2. Originally Posted by mibamars
For the parabola whose range is y <_ 3 , whose x-coordinate of the turning point -4 and whose y-intercept is y= - 2 1/3
What have you done?

The Range restriction is in 'y', so this must open up or down. None of that left or right stuff.

You then have y - k = a(x-h)^2

You are given k = 3 and a < 0 and h = -4

y - 3 = a(x+4)^2

Substitute x = 0 and find the value for 'a' that gives y = -7/3.

Let's see what you get.

3. Originally Posted by mibamars
For the parabola whose range is y <_ 3 , whose x-coordinate of the turning point -4 and whose y-intercept is y= - 2 1/3

Find the Y coordinate of the turning point.
The equation of the parabola
The coordinates of the x-intercepts.
Try to post one question at a time. It leads us to believe you just want questions answered for homework when you post so many at once within one thread.

I assume turning point is where the graph turns, hence where a max or min is at. This is also known as a critical point. The graph is a parabola, and it has a maximum value at $\displaystyle y=3$ thanks to the given range. Therefore, that maximum must be the critical point at $\displaystyle x=-4$. The coordinates of the critical point are then (-4, 3).

The parabola takes on this equation: $\displaystyle y=a(x+c)^2+b$

4. Hello, mibamars!

Here's the first one . . .

For the parabola whose range is $\displaystyle y \leq 3$,
whose x-coordinate of the turning point is -4,
and whose y-intercept is $\displaystyle -\frac{7}{3}$

Find:
(1) the y-coordinate of the turning point.
(2) the equation of the parabola
(3) the coordinates of the x-intercepts.

The general equation of a parabola is: .$\displaystyle y \;=\;ax^2+bx + c$

Make a sketch . . .
Code:
                      |
(-4,3)     |
*       |
*     *    |
*         *  |
*           * |
- - - - - - - - + - - - - -
*             *|
|
|
*               *
|
Since $\displaystyle \left(0,\,-\frac{7}{3}\right)$ is on the parabola: .$\displaystyle -\frac{7}{3} \:=\:a\!\cdot\!0^2 + b\!\cdot\!0 + c\quad\Rightarrow\quad \boxed{c \:=\:-\frac{7}{3}}$

The equation (so far) is: .$\displaystyle y \;=\;ax^2 + bx - \frac{7}{3}$

Since the range (values of y) is < 3,
. . and the x-coordinate of the turning point is -4,
. . clearly the vertex is (-4,3).

$\displaystyle {\color{red}\text{(1) The }y\text{-coordinate of the turning point is }3.}$

The x-coordinate of the vertex is given by: .$\displaystyle \frac{-b}{2a}$
. . So we have: .$\displaystyle \frac{-b}{2a} \:=\:-4\quad\Rightarrow\quad 8a - b \:=\:0$ . [1]

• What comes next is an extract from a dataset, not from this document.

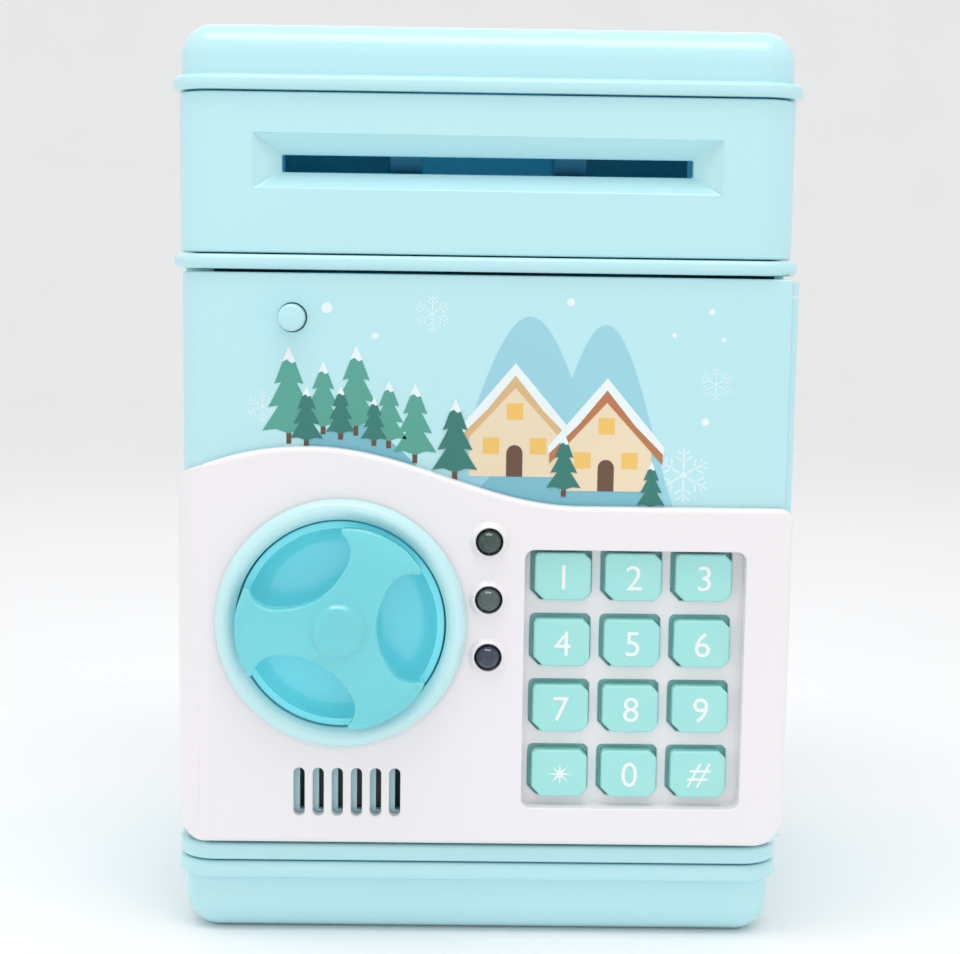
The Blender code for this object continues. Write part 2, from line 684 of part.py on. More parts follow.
def door_fascia(hinge):
    """The white front, with the sunk keypad floor, the lamp collars and the speaker grille."""
    half = FASCIA_HALF_W
    slab = outline(fascia_outline(), FACE, DOOR_BACK)
    rounded = box((-half, FACE, 10), (half, -30, 120), CORNER_R + 1, keep=front_left)
    behind = box((-half + 0.8, FASCIA_BACK, 0), (80, -20, 130), CORNER_R, keep=front_left)
    tray = box((WELL_X[0] - 1.5, FACE + 1, WELL_Z[0] - 1.5),
               (WELL_X[1] + 1.5, WELL_FLOOR + 1.4, WELL_Z[1] + 1.5))
    well = box((WELL_X[0], FACE - 1, WELL_Z[0]), (WELL_X[1], WELL_FLOOR, WELL_Z[1]), 2.5, along="Y")
    hole_x = KEY_SIZE[0] / 2 + 0.5
    hole_z = KEY_SIZE[1] / 2 + 0.5
    key_holes = []
    for x, z in key_places():
        middle_x = x - KEY_SHIFT[0]
        middle_z = z - KEY_SHIFT[1]
        key_holes.append(box((middle_x - hole_x, WELL_FLOOR - 0.5, middle_z - hole_z),
                             (middle_x + hole_x, WELL_FLOOR + 3, middle_z + hole_z)))
    collars = [rod((LED_X, FACE - 1.2, z), "Y", 2.2, 3.0, 24, end_radius=4.0) for z in LED_Z]
    openings = [rod((LED_X, FACE - 3, z), "Y", 8, LED_R + GAP, 20) for z in LED_Z]
    openings.append(rod((DIAL[0], FACE - 2, DIAL[1]), "Y", 8, RING_TUBE_R + GAP, 36))
    for index in range(GRILLE_COUNT):
        x = GRILLE_X + index * GRILLE_PITCH
        openings.append(box((x - GRILLE_W / 2, FACE - 2, GRILLE_Z[0]),
                            (x + GRILLE_W / 2, FACE + 6, GRILLE_Z[1]), 1.1, along="Y"))
    steps = [("&", rounded), ("-", behind), ("+", tray), ("-", well), ("-", together(key_holes)),
             ("+", together(collars)), ("-", together(openings))]
    add_part("door_fascia", slab, gloss(WHITE), steps,
             origin=(HINGE_X, HINGE_Y, 0), parent=hinge)


def door_back_cover(hinge):
    plate = box((-61.5, COVER_Y[0], 22.2), (59.5, COVER_Y[1], 137.5), 3, along="Y")
    shaft_hole = rod((DIAL[0], -40, DIAL[1]), "Y", 12, SHAFT_R + 0.4, 16)
    add_part("door_back_cover", plate, satin(PALE_BLUE), [("-", shaft_hole)],
             origin=(HINGE_X, HINGE_Y, 0), parent=hinge)


def dial_bezel(hinge):
    profile = [(RING_BORE_R, 2.2), (22.5, 3.0), (23.7, 3.3), (24.9, 2.8), (RING_R, 1.5),
               (RING_R, GAP), (RING_TUBE_R, GAP), (RING_TUBE_R, -6.5), (RING_BORE_R, -6.5)]
    add_turned("dial_bezel", profile, gloss(PALE_BLUE), DIAL, hinge, 36)


def dial_dish(hinge):
    outer = RING_BORE_R - GAP
    profile = [(2.7, -3.2), (18.0, -3.2), (19.8, -1.5), (19.8, 1.2), (outer, 1.2),
               (outer, -4.6), (2.7, -4.6)]
    add_turned("dial_dish", profile, gloss(CYAN), DIAL, hinge, 30)


def spoke_outline():
    """The three-armed handwheel from the front. Each arm is given as radii and half angles, from
    the middle of the pocket beside it, along its waist, to the middle of its wide end."""
    side = ((7.6, 60), (8.0, 48), (9.2, 34), (11.0, 26), (13.5, 20.5), (16.0, 19.5), (18.3, 22.5),
            (WHEEL_R - 1.2, 26.5), (WHEEL_R - 0.3, 25), (WHEEL_R, 12.5))
    other = [(radius, -angle) for radius, angle in reversed(side[1:])]
    points = []
    for arm in range(3):
        along = 182 - 120 * arm
        for radius, angle in (*side, (WHEEL_R, 0), *other):
            turned = math.radians(along + angle)
            points.append((DIAL[0] + radius * math.cos(turned),
                           DIAL[1] + radius * math.sin(turned)))
    return points


def dial_knob(hinge):
    at = (DIAL[0], FACE, DIAL[1])
    wheel = outline(spoke_outline(), *SPOKE_Y)
    hub = rod((DIAL[0], KNOB_FRONT + 1, DIAL[1]), "Y", 12.5, HUB_R, 28)
    nose = rod((DIAL[0], KNOB_FRONT, DIAL[1]), "Y", 1.5, HUB_R - 1.2, 28, end_radius=HUB_R)
    shaft = rod((DIAL[0], -48, DIAL[1]), "Y", 18.9, SHAFT_R, 16)
    add_part("dial_knob", wheel, gloss(CYAN), [("+", hub), ("+", nose), ("+", shaft)],
             origin=at, parent=hinge)


def dial_crank(hinge):
    x, z = DIAL
    low, high = CRANK_Y
    disc = rod((x, low, z), "Y", high - low, CRANK_R, 36)
    bore = rod((x, low - 1, z), "Y", 4, SHAFT_R + GAP, 16)
    notches = [box((x + 6.4, low - 1, z - 1.7), (x + 12, high + 1, z + 1.7)),
               box((x - 1.7, low - 1, z + 6.4), (x + 1.7, high + 1, z + 12))]
    pin = rod((x + CRANK_PIN_OFFSET, high - 0.5, z - CRANK_PIN_OFFSET), "Y", 5.0, CRANK_PIN_R, 16)
    add_part("dial_crank", disc, satin(WHITE), [("-", together(notches)), ("+", pin), ("-", bore)],
             origin=(x, FACE, z), parent=hinge)


def latch_bolt(hinge):
    x = DIAL[0] + CRANK_PIN_OFFSET
    reach = CRANK_PIN_R + 0.35
    bar = box((BOLT_X[0], BOLT_Y[0], BOLT_Z[0]), (BOLT_X[1], BOLT_Y[1], BOLT_Z[1]), 1.0, along="Y")
    slot = box((x - reach, BOLT_Y[0] - 1, 62.4), (x + reach, BOLT_Y[1] + 1, 67.2), 1.2, along="Y")
    add_part("latch_bolt", bar, satin(WHITE), [("-", slot)],
             origin=(BOLT_X[0], BOLT_Y[0], DIAL[1]), parent=hinge)


def lock_cover(hinge):
    pan = box((-50, COVER_Y[1] + GAP, 52), (10, -22.5, 84), 2.5, along="Y")
    room = box((-48.5, -40, 53.5), (8.5, -24, 82.5), 1.5, along="Y")
    bolt_slot = box((-55, BOLT_Y[0] - 0.4, BOLT_Z[0] - 0.4), (-45, BOLT_Y[1] + 0.3, BOLT_Z[1] + 0.4))
    add_part("lock_cover", pan, satin(PALE_BLUE), [("-", room), ("-", bolt_slot)],
             origin=(HINGE_X, HINGE_Y, 0), parent=hinge)


def lock_solenoid(hinge):
    axis_y = sum(CRANK_Y) / 2
    body = box((-13, -31.6, 61.8), (5, -24.6, 73.8), 0.8, along="X")
    bore = rod((-14, axis_y, DIAL[1]), "X", 16, PLUNGER_R + GAP, 14)
    add_part("lock_solenoid", body, metal(STEEL), [("-", bore)],
             origin=(HINGE_X, HINGE_Y, 0), parent=hinge)
    plunger = rod((PLUNGER_TIP_X, axis_y, DIAL[1]), "X", 16, PLUNGER_R, 14)
    add_part("solenoid_plunger", plunger, metal(STEEL),
             origin=(PLUNGER_TIP_X, axis_y, DIAL[1]), parent=hinge)


def speaker(hinge):
    x = GRILLE_X + GRILLE_PITCH * (GRILLE_COUNT - 1) / 2
    z = sum(GRILLE_Z) / 2 + 0.4
    frame = rod((x, FRONT + DOOR_SKIN + GAP, z), "Y", 2.0, 9.2, 28)
    magnet = rod((x, FRONT + 3.5, z), "Y", 5.0, 6.0, 24)
    add_part("speaker", frame, satin(BLACK), [("+", magnet)],
             origin=(HINGE_X, HINGE_Y, 0), parent=hinge)


def circuit_board(hinge):
    """The board behind the keys and lamps, with an arm that reaches the push button's switch."""
    low, high = -38.3, -36.7
    board = box((-2, low, 24), (58, high, 134))
    arm = box((-46, low, 106), (0, high, 134))
    switch = box((BUTTON[0] - 3, -40.3, BUTTON[1] - 3), (BUTTON[0] + 3, low + 0.5, BUTTON[1] + 3))
    chip = box((20, low - 1.5, 92), (32, low + 0.5, 104))
    add_part("circuit_board", board, satin(BOARD_GREEN), [("+", arm), ("+", switch), ("+", chip)],
             origin=(HINGE_X, HINGE_Y, 0), parent=hinge)


def key_membrane(hinge):
    sheet = box((WELL_X[0], -39.4, WELL_Z[0]), (WELL_X[1], -38.6, WELL_Z[1]))
    domes = [rod((x, -40.0, z), "Y", 0.9, 2.2, 8, end_radius=3.2) for x, z in key_places()]
    add_part("key_membrane", sheet, satin(RUBBER), [("+", together(domes))],
             origin=(HINGE_X, HINGE_Y, 0), parent=hinge)


def status_leds(hinge):
    for index, (z, tint) in enumerate(zip(LED_Z, LED_TINTS), 1):
        body = rod((LED_X, FACE - 1.4, z), "Y", 7.0, LED_R, 20)
        dome = rod((LED_X, FACE - 2.4, z), "Y", 1.2, LED_R * 0.62, 20, end_radius=LED_R)
        legs = [rod((LED_X, FACE + 5, z + side), "Y", 5.4, 0.3, 6) for side in (-1.27, 1.27)]
        add_part(f"status_led_{index}", body, gloss(tint), [("+", dome), ("+", together(legs))],
                 origin=(HINGE_X, HINGE_Y, 0), parent=hinge)


def keys(hinge):
    half_x, half_z = (size / 2 for size in KEY_SIZE)
    for name, (x, z) in zip(KEY_NAMES, key_places()):
        cap = box((x - half_x, KEY_FACE, z - half_z), (x + half_x, -42.6, z + half_z), 1.4, along="Y")
        middle_x = x - KEY_SHIFT[0]
        middle_z = z - KEY_SHIFT[1]
        flange = box((middle_x - half_x - 1, -43.3, middle_z - half_z - 0.9),
                     (middle_x + half_x + 1, -42.3, middle_z + half_z + 0.9))
        stem = rod((x, -42.6, z), "Y", 0.8, 1.8, 12)
        add_part(name, cap, gloss(MINT), [("+", flange), ("+", stem)],
                 origin=(x, KEY_FACE, z), parent=hinge)


def push_button(hinge):
    x, z = BUTTON
    stem = rod((x, BUTTON_FRONT + 0.6, z), "Y", 6.4, BUTTON_R, 24)
    nose = rod((x, BUTTON_FRONT, z), "Y", 0.8, BUTTON_R - 0.7, 24, end_radius=BUTTON_R)
    collar = rod((x, FRONT + DOOR_SKIN + 0.5, z), "Y", 1.2, 4.2, 20)
    add_part("push_button", stem, gloss(PALE_BLUE), [("+", nose), ("+", collar)],
             origin=(x, BUTTON_FRONT, z), parent=hinge)


def wire_loom():
    """The slack lead between the batteries and the board, looped beside the hinge."""
    route = [Vector(p) for p in (
        (59.0, -14.0, 118.0), (57.6, -13.0, 112.0), (54.5, -12.0, 104.0), (51.0, -12.5, 97.0),
        (48.0, -15.0, 94.5), (46.2, -19.0, 97.0), (45.8, -23.5, 103.0), (46.6, -27.0, 109.6),
        (47.4, -29.6, 111.6), (47.8, -31.3, 111.9))]
    curve = bpy.data.curves.new("wire_loom", "CURVE")
    curve.dimensions = "3D"
    curve.bevel_depth = 1.1 * MM
    curve.bevel_resolution = 2
    curve.use_fill_caps = True
    points = smooth_route(route, 2)
    spline = curve.splines.new("POLY")
    spline.points.add(len(points) - 1)
    for point, place_at in zip(spline.points, points):
        point.co = (*(place_at * MM), 1.0)
    curve.materials.append(make_material("wire_loom", BLACK, 0.5, 0.0))
    PARTS.objects.link(bpy.data.objects.new("wire_loom", curve))


def smooth_route(points, steps):
    """Points on a Catmull-Rom curve through the route's own points."""
    ends = [points[0] * 2 - points[1], *points, points[-1] * 2 - points[-2]]
    route = []
    for before, start, end, after in zip(ends, ends[1:], ends[2:], ends[3:]):
        for i in range(steps):
            t = i / steps
            route.append(0.5 * (2 * start + (end - before) * t
                                + (2 * before - 5 * start + 4 * end - after) * t**2
                                + (3 * start - before - 3 * end + after) * t**3))
    route.append(points[-1])
    return route


def main():
    base_tray()
    case_screws()
    body_shell()
    hinge_pin()
    head_shell()
    top_cap()
    coin_chute()
    feed_deck()
    bill_guide()
    note_sensor()
    feed_motor()
    gear_train()
    feed_rollers("drive_shaft", "drive_roller", DRIVE_Z, 50.2)
    feed_rollers("pinch_shaft", "pinch_roller", PINCH_Z, 46.5)
    battery_box()
    battery_cells()
    battery_cover()
    hinge = door_hinge()
    door_parts = (door_panel, door_fascia, door_back_cover, dial_bezel, dial_dish, dial_knob,
                  dial_crank, latch_bolt, lock_cover, lock_solenoid, speaker, circuit_board,
                  key_membrane, status_leds, keys, push_button)
    for build in door_parts:
        build(hinge)
    wire_loom()


main()
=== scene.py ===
"""The looks of the toy cash-machine savings bank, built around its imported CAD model.

Sizes are in millimetres, as in the CAD source, and are turned into metres where a mesh is made.
+Z is up, the front faces -Y, and the origin is in the middle of the footprint.
"""

import math

import bmesh
import bpy
from mathutils import Matrix, Vector


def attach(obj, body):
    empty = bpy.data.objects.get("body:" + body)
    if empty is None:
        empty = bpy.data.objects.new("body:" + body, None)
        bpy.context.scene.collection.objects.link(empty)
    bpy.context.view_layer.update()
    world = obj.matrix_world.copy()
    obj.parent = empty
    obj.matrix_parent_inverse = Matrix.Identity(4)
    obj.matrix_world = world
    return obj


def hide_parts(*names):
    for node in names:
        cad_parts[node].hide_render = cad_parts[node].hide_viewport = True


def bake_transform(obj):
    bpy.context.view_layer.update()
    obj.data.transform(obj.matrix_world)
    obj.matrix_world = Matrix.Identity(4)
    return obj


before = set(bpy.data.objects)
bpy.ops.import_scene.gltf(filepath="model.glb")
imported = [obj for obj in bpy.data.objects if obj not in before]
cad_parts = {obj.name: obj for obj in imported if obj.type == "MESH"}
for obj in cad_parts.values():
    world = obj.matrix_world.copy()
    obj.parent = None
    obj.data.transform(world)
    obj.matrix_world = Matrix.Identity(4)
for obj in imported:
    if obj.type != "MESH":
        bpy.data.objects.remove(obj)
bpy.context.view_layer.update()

MM = 0.001
GAP = 0.3

# The case, as in the CAD source.
FLANGE_W = 128.5
CASE_W = 125.8
FRONT = -46.0
BACK = 60.0
HEIGHT = 188.5
WALL = 2.0
CORNER_R = 8.0
BEAD = 1.3
BASE_HALF = 64.0
BASE_TOP = 15.9
BASE_BEAD_Z = 12.2
BASE_EDGE_R = 6.6
SILL_HALF = 63.85
SILL_Z = (16.2, 19.8)
DOOR_Z = (20.8, 138.9)
BAND_HALF = 64.2
BAND_Z = (139.5, 142.5)
HEAD_Z = (142.8, 174.7)
FLANGE_Z = (175.0, 177.9)
CAP_W = 124.7
CAP_EDGE_R = 6.6
SCREW_PLACES = [(x, y) for x in (-48.0, 48.0) for y in (-34.0, 46.0)]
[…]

Since (-4,3) is on the parabola: .$\displaystyle 3 \:=\:a(\text{-}4)^2 + b(\text{-}4) - \frac{7}{3}$
. . which simplifies to: .$\displaystyle 16a - 4b \:=\:\frac{16}{3}\quad\Rightarrow\quad 4a - b \:=\:\frac{4}{3}$ . [2]

Subtract [2] from [1]: .$\displaystyle 4a \:=\:-\frac{4}{3}\quad\Rightarrow\quad\boxed{ a \:=\:-\frac{1}{3}}$

Substitute into [1]: .$\displaystyle 8\left(\text{-}\frac{1}{3}\right) - b \:=\:0\quad\Rightarrow\quad\boxed{ b \:=\:-\frac{8}{3}}$

$\displaystyle {\color{red}\text{(2) The equation of the parabola is: }\:y \;=\;-\frac{1}{3}x^2 - \frac{8}{3}x - \frac{7}{3}}$

For the x-intercepts: .$\displaystyle -\frac{1}{3}x^2 - \frac{8}{3}x - \frac{7}{3} \;=\;0$

Multiply by -3: .$\displaystyle x^2 + 8x + 7 \:=\:0$

. . Factor:.$\displaystyle (x+7)(x+1) \:=\:0\quad\Rightarrow\quad x \:=\:-7,-1$

$\displaystyle {\color{red}\text{(3) The }x\text{-intercepts are: }\:(-7,0), (-1,0)}$